The coal industry continues to tumble in the U.S. as electric power plants turn increasingly to natural gas and renewable energy as their fuels of choice. And that decline might only worsen for coal mining and the communities that rely on it if Washington someday adopts strong policies to reduce carbon emissions associated with climate change.
In this edition of Columbia Energy Exchange, I pay a visit to Adele Morris, a senior fellow and policy director for climate and energy economics at Brookings Institution. Adele and Noah Kaufman, a research scholar at the Center on Global Energy Policy, and Siddhi Doshi, a senior research assistant at Brookings, have written a new paper from the center that looks at the danger of fiscal collapse in coal-reliant communities.
What they tell us is that while climate risks to corporations have received scrutiny in recent years, local governments, including coal-reliant counties, have yet to grapple with the implications of climate policies for their financial health.
Adele and I talk about some of the communities hard hit by shutdowns of coal-mining operations, the implications for tax revenues and bonds that support schools, roads, hospitals and other critical programs, and the difficulty of tracking that information for research like this report.
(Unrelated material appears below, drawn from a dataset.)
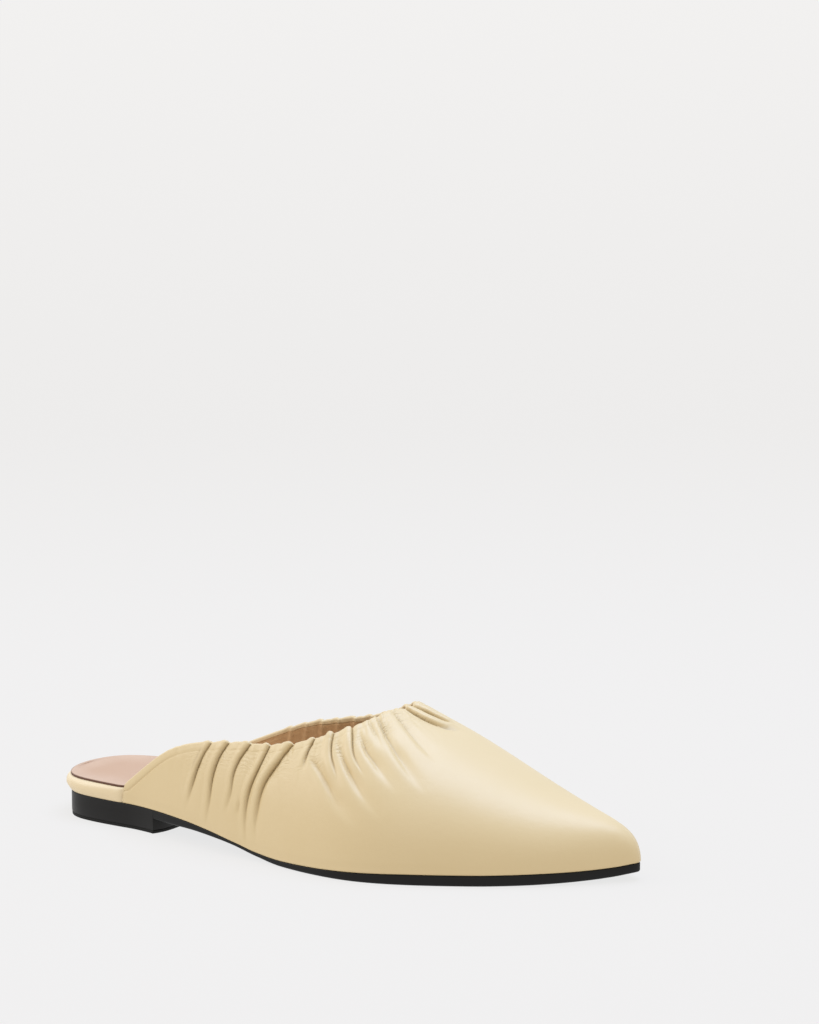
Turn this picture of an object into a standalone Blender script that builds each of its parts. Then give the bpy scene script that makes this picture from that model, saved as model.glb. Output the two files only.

We also examine the implications for policymakers as they search for options to address climate change while also focusing on the needs of communities impacted by those policies.
Adele joined Brookings in 2008 from the Joint Economic Committee of the U.S. Congress, where she advised lawmakers and staff on economic, energy and environmental policy. Before that, she was the lead natural resource economist for the U.S. Treasury Department for nine years and also did stints earlier at the President’s Council on Economic Advisers and the U.S. Office of Management and Budget.